In contrast to married couples there is no statutory framework to empower the courts to divide all of the assets of cohabiting couples.  Where a property is jointly owned a cohabitant can seek an order for sale from the court.  In terms of division of the sale proceeds consideration would need to be given to whether the cohabitants were joint tenants or tenants in common in unequal shares.  Where a property is in one partner’s name the other partner has no neat legal solution through which to secure an interest in the property and can only turn to trust law.   Pursuing a claim in this area is often complex, uncertain and expensive.  The legal position for cohabitants on separation remains unsatisfactory as even if one asset, for example, the house can be dealt with via the courts (because the woman has a provable interest) pensions cannot be shared nor other capital provision secured.

Cohabitants on death

  • Inheritance: In contrast to married couples cohabitants do not benefit automatically under the intestacy rules and nor is there any exemption from inheritance tax on assets passing to a cohabitant.  It is essential therefore that cohabitants make provision for their partner in their Will if either partner wants the other to be provided for financially in the event of death.
  • Pension: The courts cannot divide pensions for cohabitants.  It is therefore very important for any cohabitant who is a member of an occupational or private pension scheme to check the scheme rules for details of any benefits that may be payable to a partner and/or dependants.

Cohabitants with children

Fortunately there is little distinction between married and unmarried couples under the Children Act.  If arrangements therefore cannot be agreed between the parents, whether married or unmarried, it is possible to seek the intervention of the court in relation to such matters as with whom the child should live and how often they should see the other parent.  Further, with regard to child maintenance the Child Maintenance Service makes no distinction between married and unmarried parents and the parent’s liability is not dependent on his/her marital status.

There are however still limitations for cohabitants as follows:

  • Parental responsibility: This is conferred on cohabiting fathers by specific agreement or court Order unless the father is registered on the birth certificate.
  • Schedule 1 Children Act 1989: There is no indirect route to capital adjustment to provide for the carer of the children of the relationship.  Schedule 1 of the Children Act 1989 will not stretch to provide capital for housing or otherwise beyond childrens’ dependancy.  Accordingly there is no power for the court to order an outright transfer of a property to a mother or child unless the father agrees this.  The property would need to be held on trust until the youngest child was 18 or ceased full-time education.  There are practical problems and pitfalls with this, for example identity of trustees, liabilities for repairs, how capital repayments of mortgage are treated etc.

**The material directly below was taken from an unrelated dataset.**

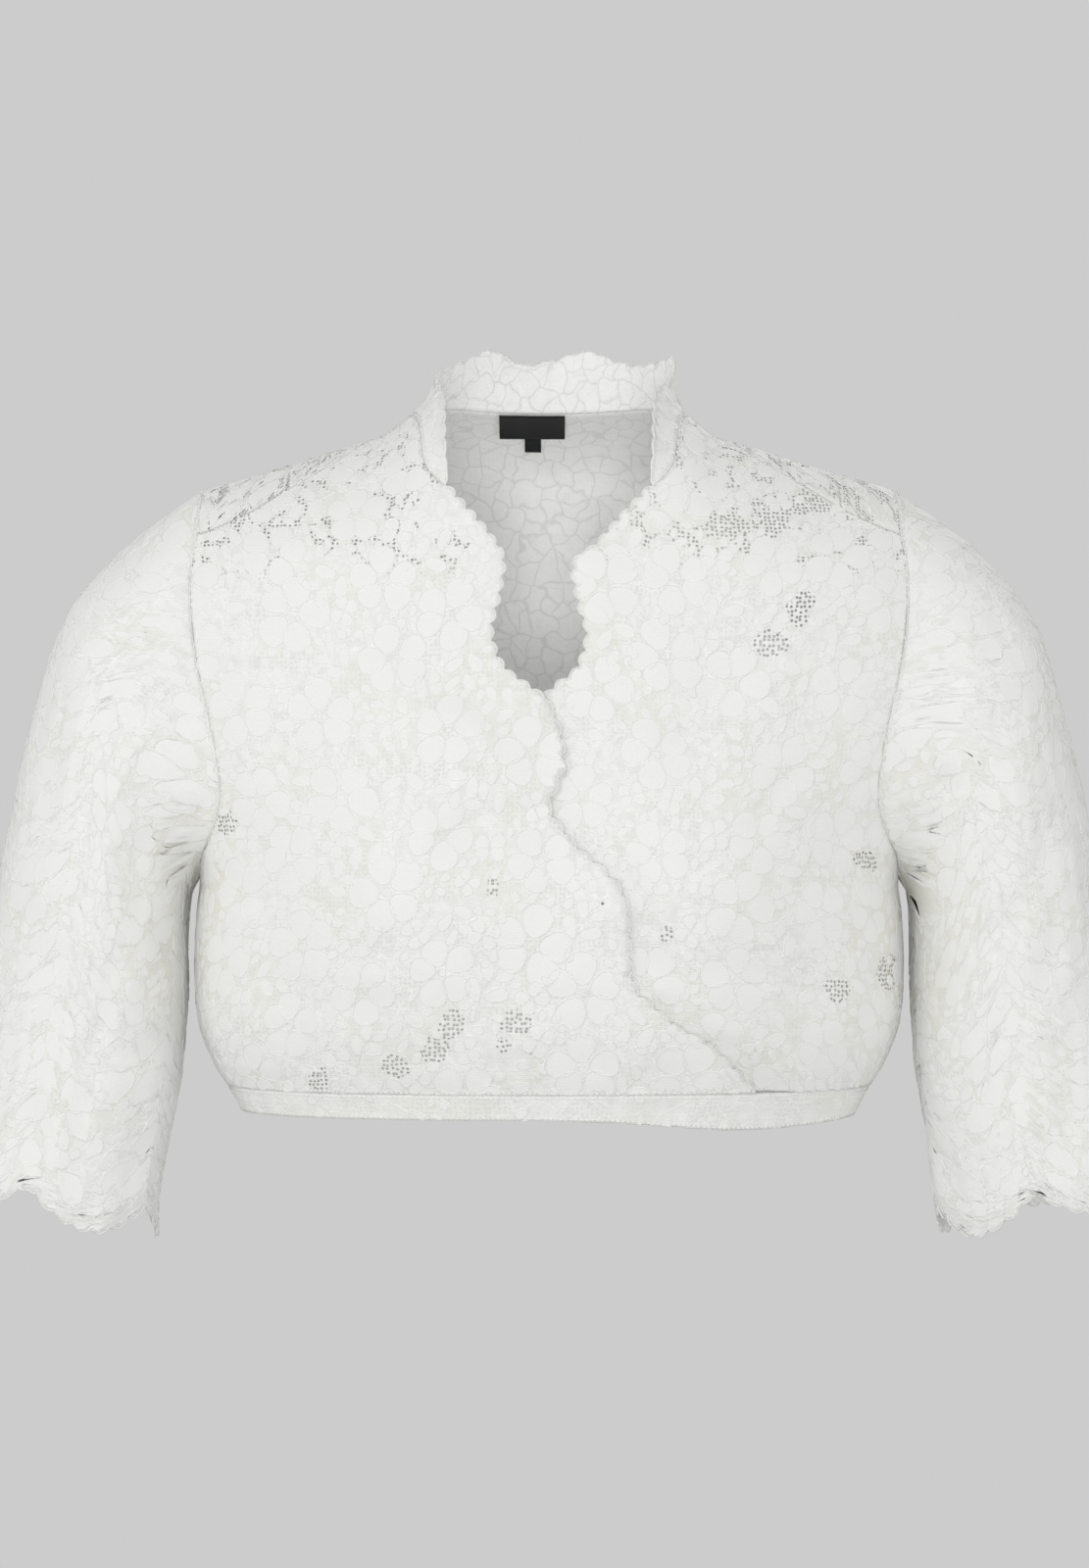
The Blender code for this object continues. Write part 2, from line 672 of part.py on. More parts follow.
def seam_directions(sheets):
    """Each sheet's directions square to its cloth, shared where the edges of two sheets meet."""
    own = {sheet: sheet.normals() for sheet in sheets if not sheet.behind}
    edges = [(sheet, k) for sheet in own for k in sorted({k for pair in sheet.rim() for k in pair})
             if abs(sheet.depths[k]) < FLUSH]
    tree = kdtree.KDTree(len(edges))
    for i, (sheet, k) in enumerate(edges):
        tree.insert(sheet.points[k], i)
    tree.balance()
    shared = {sheet: list(directions) for sheet, directions in own.items()}
    for sheet, k in edges:
        total = own[sheet][k].copy()
        for _, i, _ in tree.find_range(sheet.points[k], 3 * SEAM_GAP):
            other, m = edges[i]
            if other is not sheet and own[other][m].dot(own[sheet][k]) > SMOOTH_SEAM:
                total += own[other][m]
        shared[sheet][k] = total.normalized()
    for sheet, directions in shared.items():
        for k, point in enumerate(sheet.points):
            if abs(point.z - BAND_TOP) < SEAM_GAP:
                directions[k] = Vector((*directions[k].xy, 0)).normalized()
    for sheet in sheets:
        if sheet.behind:
            lead = sheet.behind
            shared[sheet] = [shared[lead][lead.add(point)] for point in sheet.points]
    return shared


def build(sheets):
    """Give every sheet its wall and make it an object."""
    for sheet, directions in seam_directions(sheets).items():
        count = len(sheet.points)
        outer = [p - n * d for p, n, d in zip(sheet.points, directions, sheet.depths)]
        inner = [p - n * sheet.wall for p, n in zip(outer, directions)]
        faces = sheet.faces + [[k + count for k in reversed(face)] for face in sheet.faces]
        faces += [[b, a, a + count, b + count] for a, b in sheet.rim()]
        mesh = bpy.data.meshes.new(sheet.name)
        mesh.from_pydata([tuple(p * MM) for p in outer + inner], [], faces)
        mesh.materials.append(cloth_material(f"{sheet.name}_cloth", sheet.colour))
        mesh.shade_smooth()
        piece = bpy.data.objects.new(sheet.name, mesh)
        bpy.context.scene.collection.objects.link(piece)


def blouse():
    for old in list(bpy.data.objects):
        bpy.data.objects.remove(old, do_unlink=True)

    right_grid, right_front, right_lining = front_sheets(-1, "right", RIGHT_LAP, RIGHT_NECK, True, False)
    left_grid, left_front, left_lining = front_sheets(1, "left", LEFT_LAP, LEFT_NECK, False, True)
    back = back_grid()
    over = {side: over_shoulder(side) for side in (-1, 1)}
    centre = len(back[0]) // 2
    base = [row[0] for row in right_grid[COLLAR_FROM:]]
    base += back[-1][centre - NECK_COLUMNS + 1:centre + NECK_COLUMNS]
    base += [row[0] for row in left_grid[:COLLAR_FROM - 1:-1]]
    back_cloth = back_sheet(back, over)
    sheets = [right_front, left_front, back_cloth, collar_sheet(base)]
    for side, name, grid in ((-1, "right", right_grid), (1, "left", left_grid)):
        loop = armhole_loop(side, grid, over[side], back)
        sheets.append(sleeve_sheet(f"sleeve_{name}", side, loop, SLEEVE_FOLDS[name], HEM_LOBE_PHASE[name]))
    sheets += [
        band_sheet("hem_front", back=False), band_sheet("hem_back", back=True),
        right_lining, left_lining,
        label_sheet("label", back_cloth, LABEL_LEFT, LABEL_RIGHT, LABEL_TOP, LABEL_BOTTOM, 3),
        label_sheet("size_tab", back_cloth, TAB_LEFT, TAB_RIGHT, LABEL_BOTTOM - SEAM_GAP, TAB_BOTTOM, 2),
    ]
    build(sheets)


blouse()
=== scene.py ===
import math

import bpy
import numpy as np
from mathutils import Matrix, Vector


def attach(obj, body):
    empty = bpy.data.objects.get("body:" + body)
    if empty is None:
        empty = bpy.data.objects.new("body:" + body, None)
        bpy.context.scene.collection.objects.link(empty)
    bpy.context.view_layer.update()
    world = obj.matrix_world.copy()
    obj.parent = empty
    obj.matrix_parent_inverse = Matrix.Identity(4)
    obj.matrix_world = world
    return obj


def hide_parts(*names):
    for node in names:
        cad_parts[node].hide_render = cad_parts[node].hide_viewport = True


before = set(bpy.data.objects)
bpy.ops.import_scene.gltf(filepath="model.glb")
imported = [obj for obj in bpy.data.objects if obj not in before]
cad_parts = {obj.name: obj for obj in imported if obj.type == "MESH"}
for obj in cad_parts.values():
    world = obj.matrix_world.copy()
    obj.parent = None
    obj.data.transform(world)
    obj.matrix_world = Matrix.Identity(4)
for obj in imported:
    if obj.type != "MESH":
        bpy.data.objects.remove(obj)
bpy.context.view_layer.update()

# Camera, lights and floor
# The blouse hangs filled out in front of a plain pale grey, square to the camera. The light is soft
# and comes from the front and a little from above, as in a studio tent.
MM = 0.001
scene = bpy.context.scene
scene.view_settings.view_transform = "Standard"
eye = bpy.data.objects.new("camera", bpy.data.cameras.new("camera"))
eye.location = (-0.0024, -2.5, -0.1908)
eye.rotation_euler = (math.pi / 2, 0, 0)
eye.data.sensor_width = 36.0
eye.data.lens = 106.13
eye.data.clip_end = 20.0
scene.collection.objects.link(eye)
scene.camera = eye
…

Cohabitation contracts and practical issues

Given the lack of legal protection for cohabitants practical and protective measures are as follows:

Cohabitants can:

  • enter into a Cohabitation Agreement to seek to give legal effect to their relationship.  The agreement would be a formal contract which would set out how a couple’s finances are to be run and how assets are to be divided on a breakdown of the relationship;
  • draw up a will making provision for each other and any children of the relationship;
  • enter into a Deed of Trust setting out how beneficial interests in any jointly owned property are to be held;
  • keep pension and life insurance nominations under review;
  • consider getting married!

Time to move on

There have been parliamentary attempts to change the law but there is still no actual reform procedure in place in this jurisdiction.  So how could the law be changed so as to provide greater legal protection for unmarried couples upon separation?  In terms of statutory reform there are two principal models for the statutory regulation of relationships other than traditional marriage as follows:

  • The first option is an ‘opt in’ system of registered partnership with defined consequences in particular areas of law.  This model is widespread in Europe, notably in France where parties may enter into a 'Pacte Civile'.  The nature and content of these systems is a question of social policy for the legislature, in particular how closely they mirror those of marriage; the precise details differ.  It is important to recognise that it is an opt in scheme in which rights are not automatically conferred and it therefore relies on a mutual willingness to register and does not give full protection to the vulnerable.
  • The second principal model is the ‘status approach’.  This is legal regulation proposed by operation of law through statutory definition of a relationship to which legal consequences in defined areas are attached.  This model is widespread in New Zealand and Australia.  Would this however simply be another lesser form of marriage?  Some cohabitants may after all not want to have rights imposed upon their relationship and hence the decision not to marry.

The issue remains one of individual autonomy versus state maternalism and whether we really want a lighter legal straightjacket.


In 2012 there were 5.9 million people cohabiting in the UK, double the 1996 figure.  It is clear that cohabitation is the fastest growing family type in the UK and yet there is little or no protection for couples should they separate.  It is further clear therefore that the time has come for a systematic further review of the law of property rights and compensation where it affects family life in new forms.  Such review would need to go beyond incremental case law improvement to law of trusts – which generally only deals with one asset – the house.  It would also need to consider pensions and the security of capital provision.  The current situation for people who live together in England and Wales more often than not creates injustice and hardship.  Furthermore, can we expect the law to fortify marriage simply by denying a flexible system of rights to new forms of relationship?  It is not simply a question of whether one believes people should be married, but rather about ensuring people are aware of their legal rights.  The fact that two thirds of MPs identify this as a problem points to the need for reform.  It is fitting that recent reform in Scotland has seen the introduction of a framework within which to resolve financial disputes between cohabiting couples.  It is high time for the rest of the UK to catch up and bring the law in step with how millions are choosing to live their lives.  What form any future reform will take however remains to be seen. 

This article was published in New Law Journal in March 2014.